Return each line containing "with".

# # #

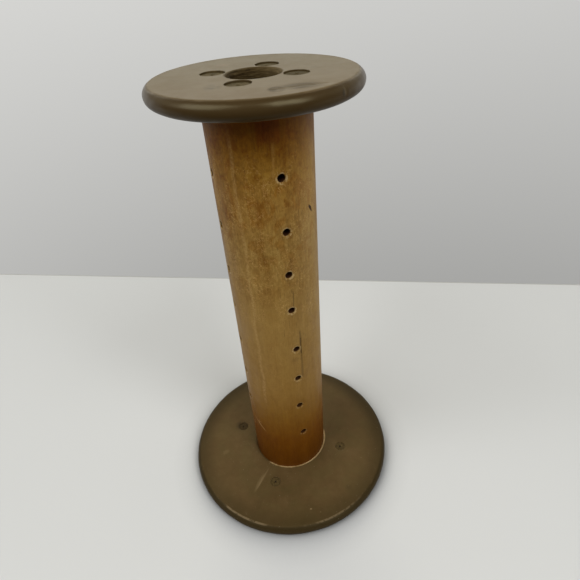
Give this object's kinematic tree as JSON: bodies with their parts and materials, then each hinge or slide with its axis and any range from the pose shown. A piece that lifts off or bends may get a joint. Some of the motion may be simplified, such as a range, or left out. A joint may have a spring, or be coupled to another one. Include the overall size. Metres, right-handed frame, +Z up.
{
  "type": "textile spool",
  "caption": "Empty wooden textile spool: a hollow barrel with thread holes between a small upper and a large lower painted head, pegged on.",
  "frame": {"origin": "centre of the lower head's outer face, on the spindle bore's axis", "axes": "+Z up along the spindle bore towards the small upper head, -Y towards the side with the right-hand row of thread holes, +X to that side's right"},
  "size_m": [0.1412, 0.1412, 0.2619],
  "materials": {
    "barrel_wood": "worn clear varnish on straight-grained hardwood, golden brown and darker at both ends",
    "upper_head_paint": "olive-brown satin paint on hardwood, worn on the flat",
    "lower_head_paint": "olive-brown satin paint on hardwood, scuffed",
    "upper_peg_wood": "painted over with the head",
    "lower_peg_wood": "painted over with the head",
    "plug_wood": "dark, painted over with the head"
  },
  "bodies": {
    "root": {"barrel": "barrel_wood", "upper_head": "upper_head_paint", "lower_head": "lower_head_paint", "upper_head_peg_1": "upper_peg_wood", "upper_head_peg_2": "upper_peg_wood", "upper_head_peg_3": "upper_peg_wood", "upper_head_peg_4": "upper_peg_wood", "lower_head_peg_1": "lower_peg_wood", "lower_head_peg_2": "lower_peg_wood", "lower_head_peg_3": "lower_peg_wood", "lower_head_peg_4": "lower_peg_wood", "drive_socket_plug_1": "plug_wood", "drive_socket_plug_2": "plug_wood", "drive_socket_plug_3": "plug_wood", "drive_socket_plug_4": "plug_wood"}
  },
  "joints": []
}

# # #

SOLUTION
Give this object's kinematic tree as JSON: bodies with their parts and materials, then each hinge or slide with its axis and any range from the pose shown. A piece that lifts off or bends may get a joint. Some of the motion may be simplified, such as a range, or left out. A joint may have a spring, or be coupled to another one. Include the overall size. Metres, right-handed frame, +Z up.
  "caption": "Empty wooden textile spool: a hollow barrel with thread holes between a small upper and a large lower painted head, pegged on.",
  "frame": {"origin": "centre of the lower head's outer face, on the spindle bore's axis", "axes": "+Z up along the spindle bore towards the small upper head, -Y towards the side with the right-hand row of thread holes, +X to that side's right"},
    "upper_peg_wood": "painted over with the head",
    "lower_peg_wood": "painted over with the head",
    "plug_wood": "dark, painted over with the head"